# Task instructions:
Reproduce exactly and only the lines running from the one with "change_cylinders(right, lower_axis, 22);" through the one with "obj.matrix_parent_inverse = Matrix.Identity(4)", both end lines included.

# Material shown:
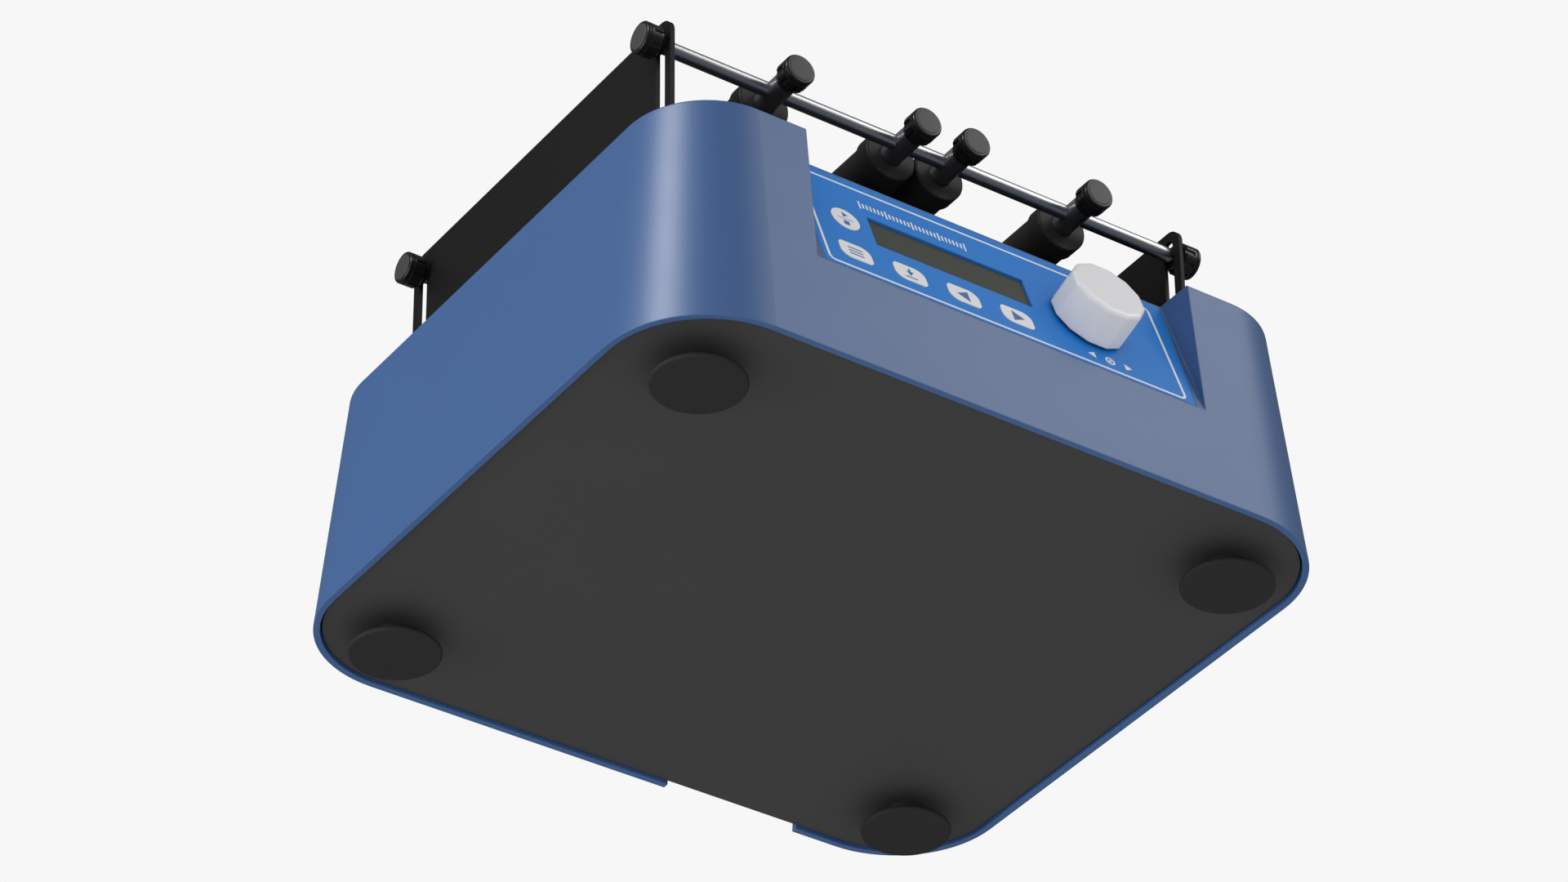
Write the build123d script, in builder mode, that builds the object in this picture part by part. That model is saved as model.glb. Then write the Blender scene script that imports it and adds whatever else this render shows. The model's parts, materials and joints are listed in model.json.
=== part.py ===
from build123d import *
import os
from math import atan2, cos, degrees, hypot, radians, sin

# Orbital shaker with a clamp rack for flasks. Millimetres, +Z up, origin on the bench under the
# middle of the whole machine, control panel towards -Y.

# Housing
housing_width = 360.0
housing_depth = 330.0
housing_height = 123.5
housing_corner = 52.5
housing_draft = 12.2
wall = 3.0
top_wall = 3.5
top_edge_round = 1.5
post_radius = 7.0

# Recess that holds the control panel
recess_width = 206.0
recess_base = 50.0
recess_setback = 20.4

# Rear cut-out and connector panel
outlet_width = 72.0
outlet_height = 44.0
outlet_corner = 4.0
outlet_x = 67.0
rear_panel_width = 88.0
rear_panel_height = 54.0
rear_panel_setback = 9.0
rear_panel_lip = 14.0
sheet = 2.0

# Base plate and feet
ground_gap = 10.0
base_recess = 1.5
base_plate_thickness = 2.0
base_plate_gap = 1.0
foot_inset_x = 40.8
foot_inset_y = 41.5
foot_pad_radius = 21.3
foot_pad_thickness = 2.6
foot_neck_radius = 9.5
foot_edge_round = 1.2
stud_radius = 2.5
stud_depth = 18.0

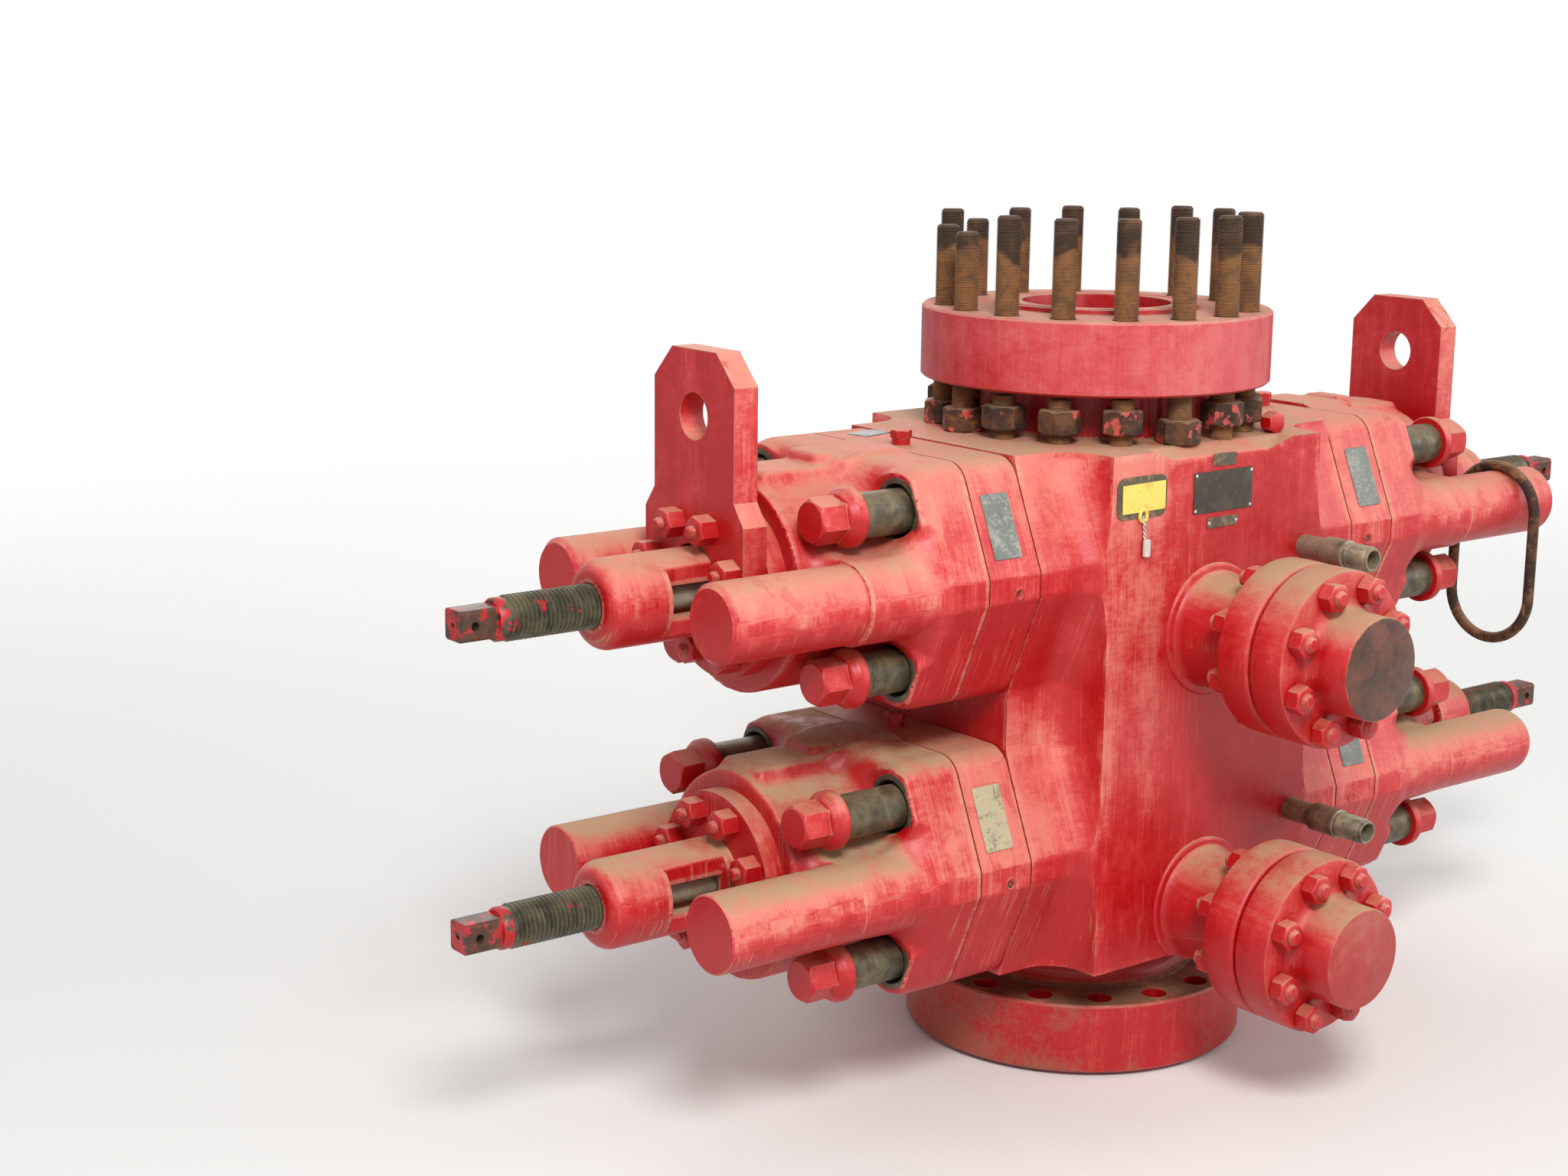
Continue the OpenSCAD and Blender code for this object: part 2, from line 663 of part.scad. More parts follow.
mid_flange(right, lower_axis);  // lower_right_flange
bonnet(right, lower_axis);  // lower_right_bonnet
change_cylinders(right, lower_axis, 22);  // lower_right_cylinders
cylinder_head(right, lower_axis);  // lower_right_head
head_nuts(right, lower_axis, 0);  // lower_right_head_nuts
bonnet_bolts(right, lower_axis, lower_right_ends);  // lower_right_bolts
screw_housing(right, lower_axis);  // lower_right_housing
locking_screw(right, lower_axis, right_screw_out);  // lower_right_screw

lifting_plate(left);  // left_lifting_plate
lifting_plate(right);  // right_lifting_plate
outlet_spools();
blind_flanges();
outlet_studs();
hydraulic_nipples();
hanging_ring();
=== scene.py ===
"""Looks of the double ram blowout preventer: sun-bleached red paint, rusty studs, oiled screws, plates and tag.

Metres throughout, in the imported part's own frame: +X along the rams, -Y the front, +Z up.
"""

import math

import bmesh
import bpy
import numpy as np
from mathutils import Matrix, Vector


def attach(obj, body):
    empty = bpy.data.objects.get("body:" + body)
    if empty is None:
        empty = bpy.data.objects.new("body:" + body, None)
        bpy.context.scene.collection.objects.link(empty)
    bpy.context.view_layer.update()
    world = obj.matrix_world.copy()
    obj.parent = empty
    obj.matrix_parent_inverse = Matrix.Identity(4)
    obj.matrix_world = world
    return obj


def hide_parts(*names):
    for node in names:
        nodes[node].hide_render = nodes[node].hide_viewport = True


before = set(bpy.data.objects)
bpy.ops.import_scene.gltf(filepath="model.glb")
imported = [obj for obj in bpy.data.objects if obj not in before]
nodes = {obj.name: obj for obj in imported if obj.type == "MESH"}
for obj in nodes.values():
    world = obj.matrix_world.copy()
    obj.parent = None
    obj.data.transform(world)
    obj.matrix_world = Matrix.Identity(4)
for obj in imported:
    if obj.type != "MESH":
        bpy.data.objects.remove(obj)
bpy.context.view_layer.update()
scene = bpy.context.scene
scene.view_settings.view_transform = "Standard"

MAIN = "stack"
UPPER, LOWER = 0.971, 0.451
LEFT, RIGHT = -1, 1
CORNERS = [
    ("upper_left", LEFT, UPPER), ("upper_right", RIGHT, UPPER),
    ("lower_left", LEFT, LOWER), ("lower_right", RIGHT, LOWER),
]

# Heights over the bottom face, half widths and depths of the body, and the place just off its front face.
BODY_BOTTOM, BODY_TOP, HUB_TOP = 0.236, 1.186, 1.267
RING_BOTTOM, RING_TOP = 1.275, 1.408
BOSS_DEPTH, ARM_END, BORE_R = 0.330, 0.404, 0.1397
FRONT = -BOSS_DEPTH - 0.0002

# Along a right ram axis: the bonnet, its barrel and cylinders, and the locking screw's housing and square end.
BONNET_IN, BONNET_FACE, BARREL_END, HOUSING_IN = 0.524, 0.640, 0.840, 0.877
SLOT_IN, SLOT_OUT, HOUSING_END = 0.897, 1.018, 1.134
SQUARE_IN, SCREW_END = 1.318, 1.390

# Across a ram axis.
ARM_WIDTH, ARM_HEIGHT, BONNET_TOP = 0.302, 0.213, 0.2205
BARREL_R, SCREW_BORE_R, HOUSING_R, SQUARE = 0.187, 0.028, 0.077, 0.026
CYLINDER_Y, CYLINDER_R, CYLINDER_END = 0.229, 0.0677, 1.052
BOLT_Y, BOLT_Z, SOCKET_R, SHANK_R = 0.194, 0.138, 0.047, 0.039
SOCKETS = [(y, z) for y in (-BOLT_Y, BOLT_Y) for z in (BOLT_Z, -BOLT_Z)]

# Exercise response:
change_cylinders(right, lower_axis, 22);  // lower_right_cylinders
cylinder_head(right, lower_axis);  // lower_right_head
head_nuts(right, lower_axis, 0);  // lower_right_head_nuts
bonnet_bolts(right, lower_axis, lower_right_ends);  // lower_right_bolts
screw_housing(right, lower_axis);  // lower_right_housing
locking_screw(right, lower_axis, right_screw_out);  // lower_right_screw

lifting_plate(left);  // left_lifting_plate
lifting_plate(right);  // right_lifting_plate
outlet_spools();
blind_flanges();
outlet_studs();
hydraulic_nipples();
hanging_ring();
=== scene.py ===
"""Looks of the double ram blowout preventer: sun-bleached red paint, rusty studs, oiled screws, plates and tag.

Metres throughout, in the imported part's own frame: +X along the rams, -Y the front, +Z up.
"""

import math

import bmesh
import bpy
import numpy as np
from mathutils import Matrix, Vector


def attach(obj, body):
    empty = bpy.data.objects.get("body:" + body)
    if empty is None:
        empty = bpy.data.objects.new("body:" + body, None)
        bpy.context.scene.collection.objects.link(empty)
    bpy.context.view_layer.update()
    world = obj.matrix_world.copy()
    obj.parent = empty
    obj.matrix_parent_inverse = Matrix.Identity(4)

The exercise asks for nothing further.